Right away, Pence’s argument is harder to dismiss outright than a claim (again) that the executive branch has no right to investigate the executive branch, as Trump has repeatedly tried (and failed) to do. It also raises constitutional questions that have never had to be answered in a court ruling. When I saw Politico’s initial report that Pence would be leaning on his position in the legislative branch as an escape hatch, I almost appreciated the bravado.

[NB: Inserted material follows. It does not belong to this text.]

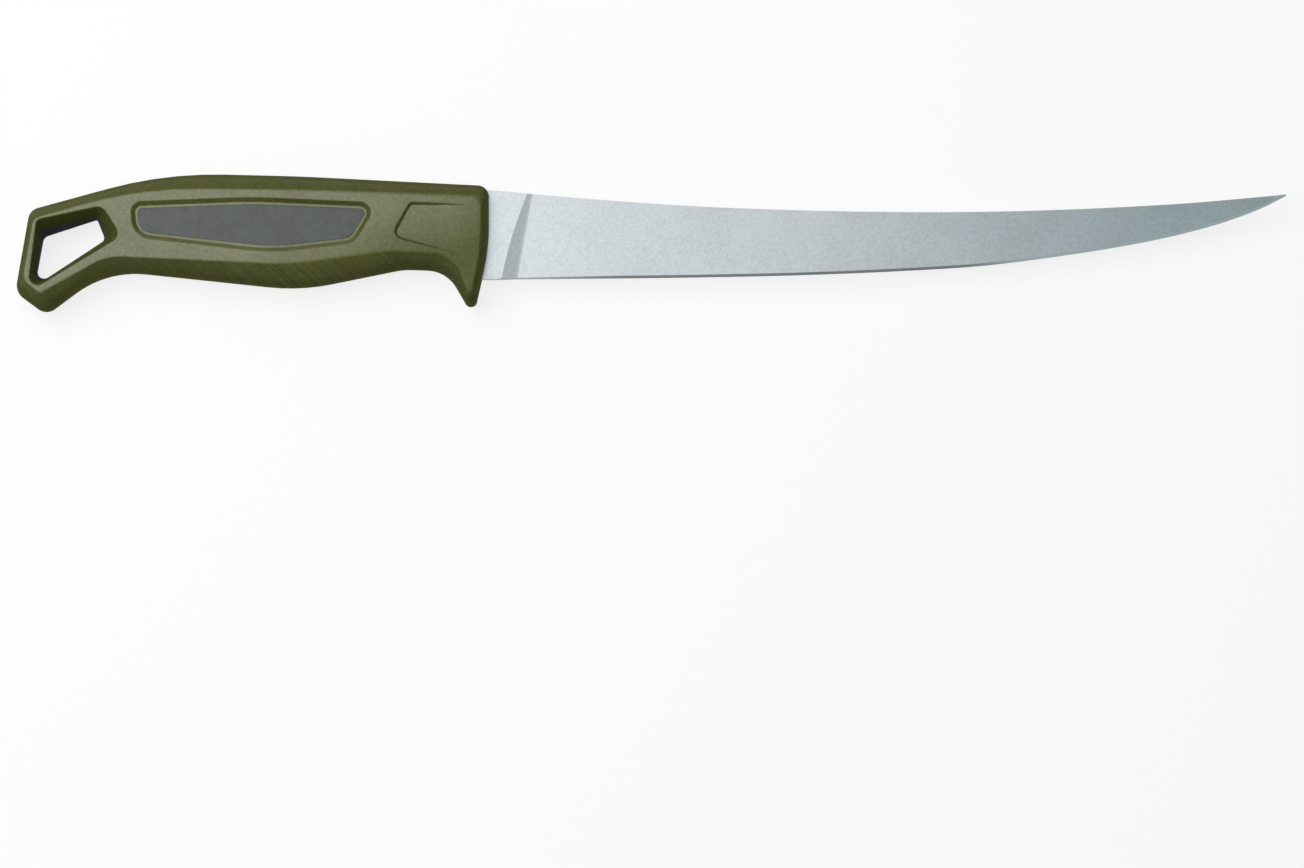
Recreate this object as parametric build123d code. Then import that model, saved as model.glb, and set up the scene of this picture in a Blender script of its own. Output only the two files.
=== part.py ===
from build123d import *

import os
from math import asin, atan2, cos, radians, sin, sqrt, tan

# Fillet knife lying on its side: one ground steel blade with a hidden tang, a rigid core
# moulded round the tang, and a soft grip moulded round the core.
# Millimetres. While it is built, X runs along the blade from the front face of the handle,
# Y runs up the blade towards its spine, and Z = 0 is the blade's middle plane.
# At the end everything is moved so that Z = 0 is the face that the knife rests on and
# X = Y = 0 is the middle of its outline.

# Blade
BLADE_LENGTH = 229.6
BLADE_HEIGHT = 26.0
BLADE_STOCK = 2.5
SPINE_THICKNESS_HEEL = 2.0
SPINE_THICKNESS_TIP = 0.8
BEVEL_THICKNESS = 0.5
BEVEL_HEIGHT = 0.8
EDGE_WIDTH = 0.1
HOLLOW_DEPTH = 0.15
PLUNGE_TOP_SETBACK = 12.7
PLUNGE_FOOT_SETBACK = 8.4
RAMP_EASE_LENGTH = 1.2

# Tang
SHOULDER_DEPTH = 5.0
SHOULDER_RADIUS = 2.0
TANG_LENGTH = 88.0
TANG_HEIGHT_FRONT = 13.0
TANG_HEIGHT_REAR = 9.0
TANG_RISE = 2.5
TANG_HOLE_DIAMETER = 4.5
TANG_END_RADIUS = 3.0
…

It’s especially audacious of Pence to make this case against the special counsel’s subpoena after he refused to provide testimony to the House Jan. 6 committee as a former member of the executive branch. In that case, he told CBS News, it would set “a terrible precedent for the Congress to summon a vice president of the United States to speak about deliberations that took place at the White House.”

Maddening as that is, Pence can make this case at all only by thoroughly exploiting one of the weirdest features of the Constitution. The vice presidency was added to that document as an afterthought, and as a consolation prize the founders determined that the person in that role would also preside over the Senate and break any tie votes. It wasn’t exactly a prestigious gig, as I wrote in 2021: “From the early 19th century to the early 20th century, the vice presidency was in a no-man’s land between the executive and legislative branches, with little incentive to take the job seriously.” It was only in the last 100 years that the position took on its current vague “deputy president” shape.

The biggest gift that Pence’s lawyers have is that Justice Department lawyers have made similar arguments about the vice presidency and the speech-or-debate clause. The Justice Department argued in a 2019 amicus brief that “Senate officers or employees, just as much as sitting Members of the Senate, are protected by the Clause for their assistance in the performance of the Senate’s legislative functions.”

The issue came up more recently in a 2021 motion to dismiss a civil suit alleging that the 2020 election was stolen. The Justice Department noted that the plaintiff’s claims against the members of Congress and Pence concerned their role in accepting electoral votes on Jan. 6, arguing that “Members of Congress” are protected under the speech-or-debate clause but not specifically including Senate officers in their assessment.

The Senate also has argued that the vice president is covered under that clause in court cases. A lawyer representing the Senate declared in a 2014 appellate hearing that “it is certainly the position of the Senate that the vice president is covered when he’s presiding over the Senate.” (You may recall that President Joe Biden was vice president at the time.)

But, as that same lawyer admitted to the judges hearing the case, there has never been an explicit ruling on that front. And a plain-text reading of the Constitution doesn’t make this a slam dunk for Pence. Article 1, Section 6, specifically refers only to the rights of “Representatives and Senators.” Pence and his lawyers can’t be positive a court will rule for his having it both ways.

We can’t pretend that Pence is making this play just because he loves esoteric constitutional questions.

The vice presidency is still the only role in the federal government with so much overlap between the two branches. And as a broad constitutional question, he may have a point about his immunity here — at least with regard to his role on Jan. 6. Pence could well argue that many of the conversations he had with Trump about the lead-up to certifying the electoral ballots were in his role as president of the Senate, given this was the capacity in which he was been pressured to overturn Biden’s win.

But there are other questions a court is going to have to answer: Does Pence’s immunity extend to conversations about the election and its aftermath more broadly? Would Pence have had to notify the president that this was the case? Is there any evidence that he did make that distinction at the time?

The answers carry potentially fascinating implications for future cases. That having been said, we can’t pretend that Pence is making this play just because he loves esoteric constitutional questions. NBC News’ Vaughn Hillyard made that clear when he repeatedly pressed Pence about whether, subpoena aside, he’d voluntarily sit down with the Justice Department to provide testimony. Though doing so wouldn’t set precedent for future vice presidents, Pence refused to answer.

It’s apparent that Pence’s presidential ambitions far outweigh his devotion to the separation of powers. Pence knows he can’t be seen cooperating in an investigation of Trump and have any hope of winning over Republican primary voters, and his lawyers landed on this argument. It’s not like he has much of a chance anyway, but at least those lawyers really managed to earn their fee with this one.